--- begin ---

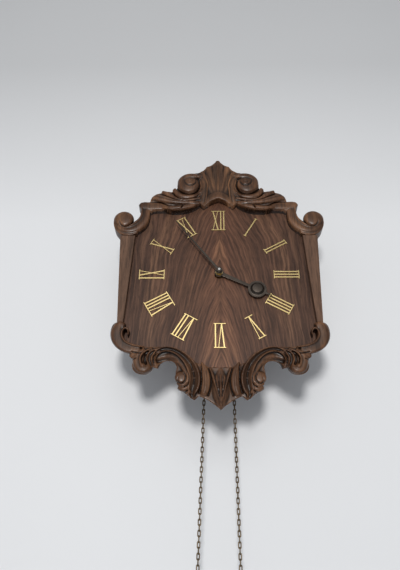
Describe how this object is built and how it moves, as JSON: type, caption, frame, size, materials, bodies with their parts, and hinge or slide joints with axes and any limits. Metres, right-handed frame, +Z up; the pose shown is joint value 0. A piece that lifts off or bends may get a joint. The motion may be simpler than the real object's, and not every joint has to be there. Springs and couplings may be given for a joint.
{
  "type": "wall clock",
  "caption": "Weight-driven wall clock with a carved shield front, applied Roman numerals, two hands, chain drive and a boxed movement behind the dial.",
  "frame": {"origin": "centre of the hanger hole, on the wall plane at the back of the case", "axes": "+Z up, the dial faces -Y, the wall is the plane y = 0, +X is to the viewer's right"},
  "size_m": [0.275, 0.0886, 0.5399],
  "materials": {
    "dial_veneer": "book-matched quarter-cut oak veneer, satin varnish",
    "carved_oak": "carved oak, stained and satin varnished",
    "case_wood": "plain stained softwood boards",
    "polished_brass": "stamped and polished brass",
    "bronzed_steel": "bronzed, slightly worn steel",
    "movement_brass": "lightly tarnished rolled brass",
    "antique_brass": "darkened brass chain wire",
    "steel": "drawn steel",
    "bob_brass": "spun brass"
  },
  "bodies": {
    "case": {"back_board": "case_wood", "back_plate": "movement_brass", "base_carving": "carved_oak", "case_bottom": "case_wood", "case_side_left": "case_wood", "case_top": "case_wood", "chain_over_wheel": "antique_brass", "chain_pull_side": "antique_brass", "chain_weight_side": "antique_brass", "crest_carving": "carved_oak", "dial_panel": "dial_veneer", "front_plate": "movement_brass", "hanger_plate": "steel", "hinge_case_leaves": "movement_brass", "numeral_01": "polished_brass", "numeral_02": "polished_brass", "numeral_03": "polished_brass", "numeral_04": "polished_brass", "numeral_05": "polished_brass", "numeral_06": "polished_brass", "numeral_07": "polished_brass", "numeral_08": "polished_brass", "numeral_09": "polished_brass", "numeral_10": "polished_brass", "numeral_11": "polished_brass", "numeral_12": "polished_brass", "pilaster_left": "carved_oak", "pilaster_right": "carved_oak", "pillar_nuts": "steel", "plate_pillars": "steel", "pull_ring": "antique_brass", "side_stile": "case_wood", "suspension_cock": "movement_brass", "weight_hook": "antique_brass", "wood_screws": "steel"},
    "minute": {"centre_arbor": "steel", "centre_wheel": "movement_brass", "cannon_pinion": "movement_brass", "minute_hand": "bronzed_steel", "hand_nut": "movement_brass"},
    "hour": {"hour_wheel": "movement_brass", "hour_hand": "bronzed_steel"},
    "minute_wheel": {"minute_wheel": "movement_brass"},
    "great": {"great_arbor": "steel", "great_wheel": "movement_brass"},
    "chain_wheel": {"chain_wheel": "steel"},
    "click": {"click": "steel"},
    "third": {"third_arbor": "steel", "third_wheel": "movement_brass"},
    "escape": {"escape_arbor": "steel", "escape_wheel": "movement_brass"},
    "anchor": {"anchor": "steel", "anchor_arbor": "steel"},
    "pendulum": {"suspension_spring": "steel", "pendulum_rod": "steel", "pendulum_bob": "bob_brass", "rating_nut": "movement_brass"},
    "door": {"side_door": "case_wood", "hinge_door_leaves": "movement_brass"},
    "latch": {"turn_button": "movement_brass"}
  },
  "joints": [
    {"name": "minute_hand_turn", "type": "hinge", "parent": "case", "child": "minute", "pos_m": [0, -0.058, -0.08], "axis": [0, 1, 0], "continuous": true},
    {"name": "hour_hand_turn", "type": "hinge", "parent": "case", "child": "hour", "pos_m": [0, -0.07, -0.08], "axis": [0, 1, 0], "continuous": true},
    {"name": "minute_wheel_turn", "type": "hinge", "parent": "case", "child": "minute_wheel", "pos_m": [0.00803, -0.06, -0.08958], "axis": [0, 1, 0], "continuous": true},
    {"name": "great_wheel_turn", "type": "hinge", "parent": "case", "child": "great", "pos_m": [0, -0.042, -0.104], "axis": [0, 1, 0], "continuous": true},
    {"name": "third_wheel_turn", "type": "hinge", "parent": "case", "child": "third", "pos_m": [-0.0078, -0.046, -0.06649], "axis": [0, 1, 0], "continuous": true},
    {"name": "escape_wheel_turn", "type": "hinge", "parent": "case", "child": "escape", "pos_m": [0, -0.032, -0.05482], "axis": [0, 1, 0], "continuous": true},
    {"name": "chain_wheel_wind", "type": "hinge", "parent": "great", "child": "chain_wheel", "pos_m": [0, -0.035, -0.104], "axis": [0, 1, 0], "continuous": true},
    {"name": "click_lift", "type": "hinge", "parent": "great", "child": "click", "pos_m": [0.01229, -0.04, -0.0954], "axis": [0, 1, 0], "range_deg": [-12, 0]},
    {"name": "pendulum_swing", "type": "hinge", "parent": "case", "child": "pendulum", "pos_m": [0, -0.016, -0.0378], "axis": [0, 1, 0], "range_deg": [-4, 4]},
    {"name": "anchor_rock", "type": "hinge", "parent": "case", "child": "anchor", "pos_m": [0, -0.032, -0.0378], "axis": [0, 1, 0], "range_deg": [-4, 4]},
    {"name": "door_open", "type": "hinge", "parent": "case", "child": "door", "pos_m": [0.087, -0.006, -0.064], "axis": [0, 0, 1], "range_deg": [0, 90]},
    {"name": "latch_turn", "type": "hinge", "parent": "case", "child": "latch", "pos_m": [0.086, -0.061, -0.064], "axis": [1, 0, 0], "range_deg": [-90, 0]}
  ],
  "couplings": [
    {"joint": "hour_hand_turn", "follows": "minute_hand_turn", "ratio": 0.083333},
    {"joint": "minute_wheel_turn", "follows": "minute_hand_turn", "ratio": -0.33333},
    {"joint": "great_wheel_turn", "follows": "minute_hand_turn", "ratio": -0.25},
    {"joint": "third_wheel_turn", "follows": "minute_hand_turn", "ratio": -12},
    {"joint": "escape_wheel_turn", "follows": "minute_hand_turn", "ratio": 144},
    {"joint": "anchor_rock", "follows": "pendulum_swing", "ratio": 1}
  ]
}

--- end ---
--- begin ---

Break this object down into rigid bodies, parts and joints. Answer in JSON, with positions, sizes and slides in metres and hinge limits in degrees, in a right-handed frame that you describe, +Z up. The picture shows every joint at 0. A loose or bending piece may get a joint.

--- end ---

- _SET PROBLEM_: Where a line of the data holds "axes", show that line.

- _EXERCISE OUTPUT_:
Describe how this object is built and how it moves, as JSON: type, caption, frame, size, materials, bodies with their parts, and hinge or slide joints with axes and any limits. Metres, right-handed frame, +Z up; the pose shown is joint value 0. A piece that lifts off or bends may get a joint. The motion may be simpler than the real object's, and not every joint has to be there. Springs and couplings may be given for a joint.
  "frame": {"origin": "centre of the hanger hole, on the wall plane at the back of the case", "axes": "+Z up, the dial faces -Y, the wall is the plane y = 0, +X is to the viewer's right"},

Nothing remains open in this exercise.